- **Task prompt**: Reproduce, word for word, every line from the first one down to the line containing "back_bevel = 0.09", and nothing else.

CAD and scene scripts

###

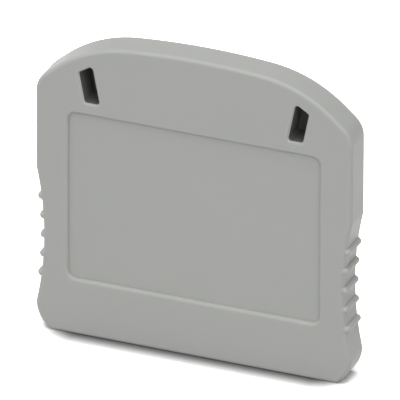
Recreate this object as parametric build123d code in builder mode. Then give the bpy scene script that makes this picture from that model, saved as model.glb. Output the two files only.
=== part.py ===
"""End cover for a small terminal block: one thin moulded plastic plate.

The plate stands on its flat foot. Its front face looks towards -Y and its back face towards +Y.
The origin is the middle of the foot, X runs across the plate and Z runs up. Sizes are millimetres.
"""

import os
from math import asin, degrees, radians, sqrt, tan

from build123d import *

# Whole plate
width = 22.06
height = 21.51
thickness = 2.2

# Crown and shoulders: a shallow arc, then a tighter arc and a short slope down to each side
crown_radius = 51.7
shoulder_span = 6.34
shoulder_radius = 8.94
shoulder_slope = 41.1
shoulder_corner_radius = 1.65

# Waist: a shallow arc drawn into each side, above the foot
foot_height = 1.9
waist_length = 9.8
waist_depth = 0.53
waist_edge_radius = 1.0

# Grip ribs: round beads across the thickness, centred on the waist, that stop short of the back face
rib_count = 5
rib_pitch = 1.4
rib_height = 0.255
rib_radius = 0.27
rib_back_margin = 0.12

# Foot corners: curved chamfers from the widest part of the foot to its flat underside
foot_corner_reach = 1.0
foot_corner_bulge = 0.265
foot_edge_radius = 0.4

# Rims of the two large faces: the front one is rounded, the back one is bevelled
front_round = 0.25
back_bevel = 0.09

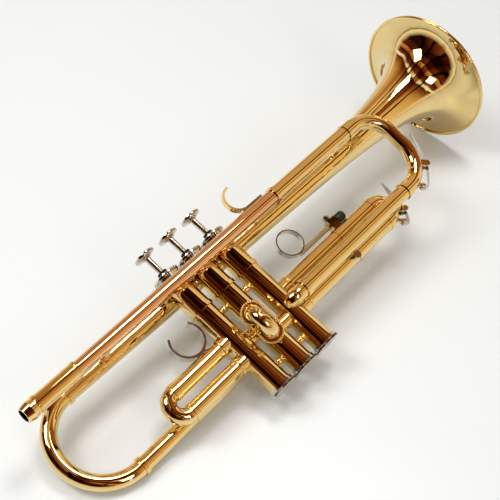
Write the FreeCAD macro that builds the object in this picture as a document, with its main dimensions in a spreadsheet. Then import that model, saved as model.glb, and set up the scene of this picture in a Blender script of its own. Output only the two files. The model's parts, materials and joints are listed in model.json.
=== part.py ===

###

- **Answer for this exercise**:
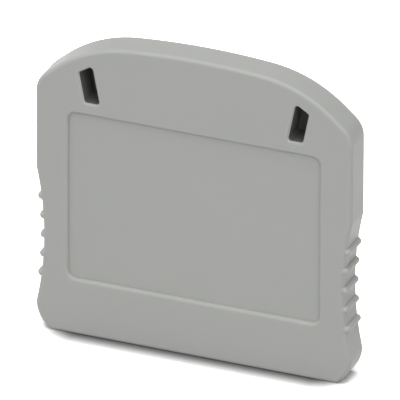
Recreate this object as parametric build123d code in builder mode. Then give the bpy scene script that makes this picture from that model, saved as model.glb. Output the two files only.
=== part.py ===
"""End cover for a small terminal block: one thin moulded plastic plate.

The plate stands on its flat foot. Its front face looks towards -Y and its back face towards +Y.
The origin is the middle of the foot, X runs across the plate and Z runs up. Sizes are millimetres.
"""

import os
from math import asin, degrees, radians, sqrt, tan

from build123d import *

# Whole plate
width = 22.06
height = 21.51
thickness = 2.2

# Crown and shoulders: a shallow arc, then a tighter arc and a short slope down to each side
crown_radius = 51.7
shoulder_span = 6.34
shoulder_radius = 8.94
shoulder_slope = 41.1
shoulder_corner_radius = 1.65

# Waist: a shallow arc drawn into each side, above the foot
foot_height = 1.9
waist_length = 9.8
waist_depth = 0.53
waist_edge_radius = 1.0

# Grip ribs: round beads across the thickness, centred on the waist, that stop short of the back face
rib_count = 5
rib_pitch = 1.4
rib_height = 0.255
rib_radius = 0.27
rib_back_margin = 0.12

# Foot corners: curved chamfers from the widest part of the foot to its flat underside
foot_corner_reach = 1.0
foot_corner_bulge = 0.265
foot_edge_radius = 0.4

# Rims of the two large faces: the front one is rounded, the back one is bevelled
front_round = 0.25
back_bevel = 0.09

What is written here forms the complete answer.